All of this barely scratches the surface of what deGrom is doing right now.
"Jake is unbelievable," said Mets outfielder Brandon Nimmo, whose four-RBI game Friday was but a footnote to deGrom's mastery. "He has to be from a different planet, because he does things that seem out of this world."
While deGrom retired the last 19 Washington batters he faced Friday, he didn't strike out any of the last six. Nevertheless, the 43 strikeouts he has recorded over his past three outings are tied for the fourth-most whiffs in any three-game span in history. DeGrom has struck out at least 14 batters in three straight starts, a feat matched by only two pitchers -- Pedro Martinez in 1999 and Gerrit Cole in 2019.
"It's still surprising to me," Mets manager Luis Rojas said. "I think we're all in (the dugout) witnessing something special. It's unbelievable. Everyone in there is excited to be part of the team and witnessing what Jake is doing every time he gets the ball."
On top of everything else, deGrom batted eighth in the Mets' lineup Friday and collected two hits, including a double, and is now hitting .545 this season. He has allowed only one earned run while on the mound, but has scored three runs and driven in two.
"It's hard to believe that it's going to happen again and again," Rojas said. "This guy, we talk about how big of a competitor that he is. That's one thing, and the other thing is his abilities, how special an athlete he is. Yes, he's a special pitcher, but he's a special athlete."
"Jake is unbelievable. He has to be from a different planet, because he does things that seem out of this world." Brandon Nimmo, Mets outfielder
According to Elias Sports Bureau, deGrom became the first pitcher to strike out at least 15 batters while recording multiple hits at the plate since Dwight Gooden on Sept. 12, 1984.
Gooden, of course, was a phenom for the Mets when he accomplished the feat, doing so as part of a starting pitching lineage that has characterized the Mets when they've been at their best. Before Gooden, there was Hall of Famer Tom Seaver, and deGrom brushed up against Seaver's historical feats Friday, as well. By lowering his career ERA to 2.56, deGrom broke a tie with Tom Terrific for the best mark in club history.
The laundry list of amazing deGrom statistics could fill a large volume at this point. That was true before the season started, when we didn't know that somehow, some way, deGrom still had summits that he still intended to climb. According to the Bill James-invented metric game score, which measures the proficiency of an outing for a starting pitcher and for which the average score is 50, deGrom recorded a career-best score of 98 for his gem Friday.
"He just commanded the whole game," Nimmo said. "He changed the game. He single-handedly won and changed the game. When you see someone do that in baseball, that is really, really hard to do. It is such a team game it is hard to have one person completely beat the other team. It's the most impressive performance that I've ever seen. I'm still blown away that I got to be a part of it."
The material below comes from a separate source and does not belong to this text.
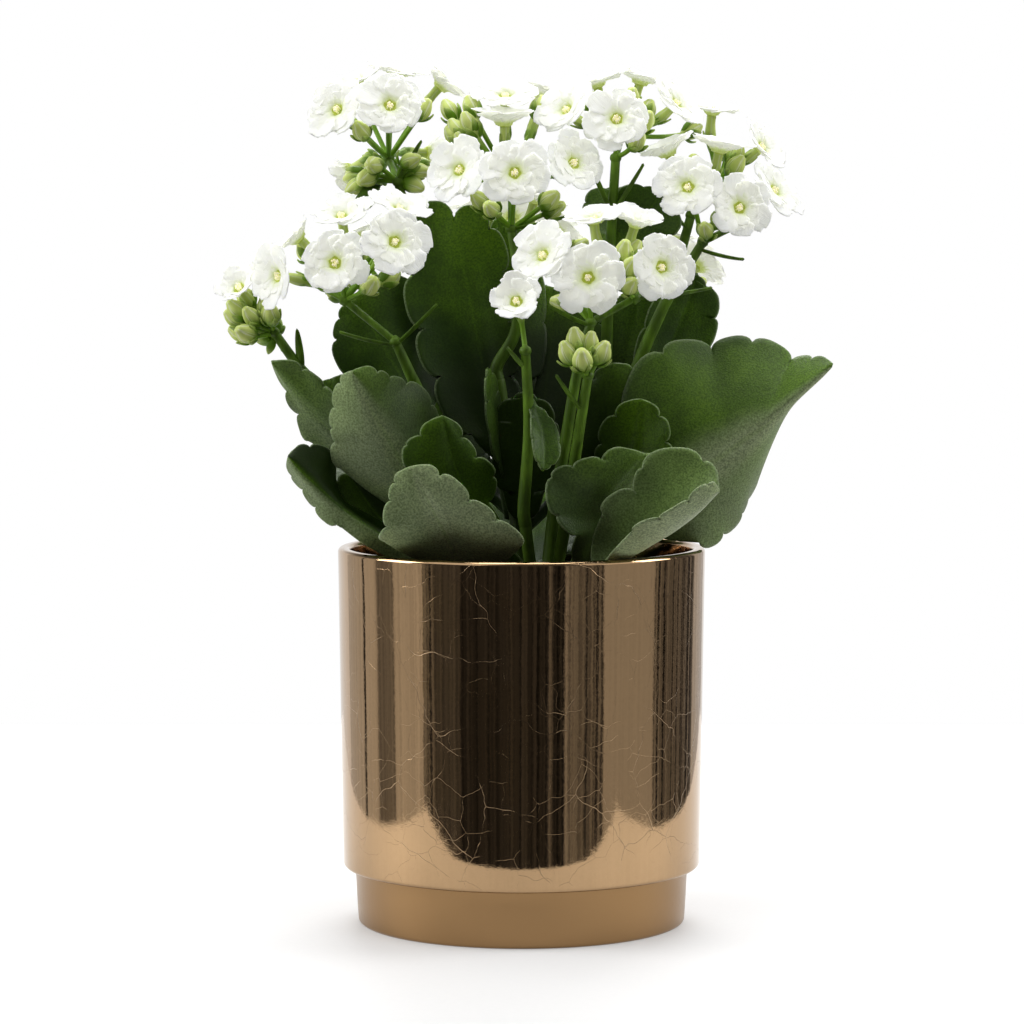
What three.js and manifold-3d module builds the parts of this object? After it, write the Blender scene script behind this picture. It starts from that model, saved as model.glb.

DeGrom's average game score over four starts to start the season is 81. It's the best four-game stretch of his career. When you're talking about a pitcher with one of baseball's strongest performance records, that's saying something. The gathering at Citi Field certainly thought so, despite being restricted in number and socially distanced. Late in deGrom's outing, chants of "MVP! MVP!" broke out. And the loudest cheer of the night occurred in the bottom of the eighth, when the Mets were at bat and deGrom took his place in the on-deck circle, signifying that he would get the chance to put the finishing strokes on his masterpiece.
MVP? Even the best starting pitchers seldom land in that conversation, but deGrom has ascended to a plateau where his name must be added to the hopper. The last pitcher to win the award was the Los Angeles Dodgers' Clayton Kershaw in 2014. Right now, the notion that deGrom could join the short list of hurlers to take the award seems more plausible than ever. When confronted with the possibility, deGrom demurred, insisting that such things are secondary to his personal prime directive. But it would be nice.
"That was definitely cool," deGrom said. "You set personal goals, but the main thing is to help the team to win. Obviously it would be really cool to win an MVP. Hopefully, we'll see if we can keep this thing going."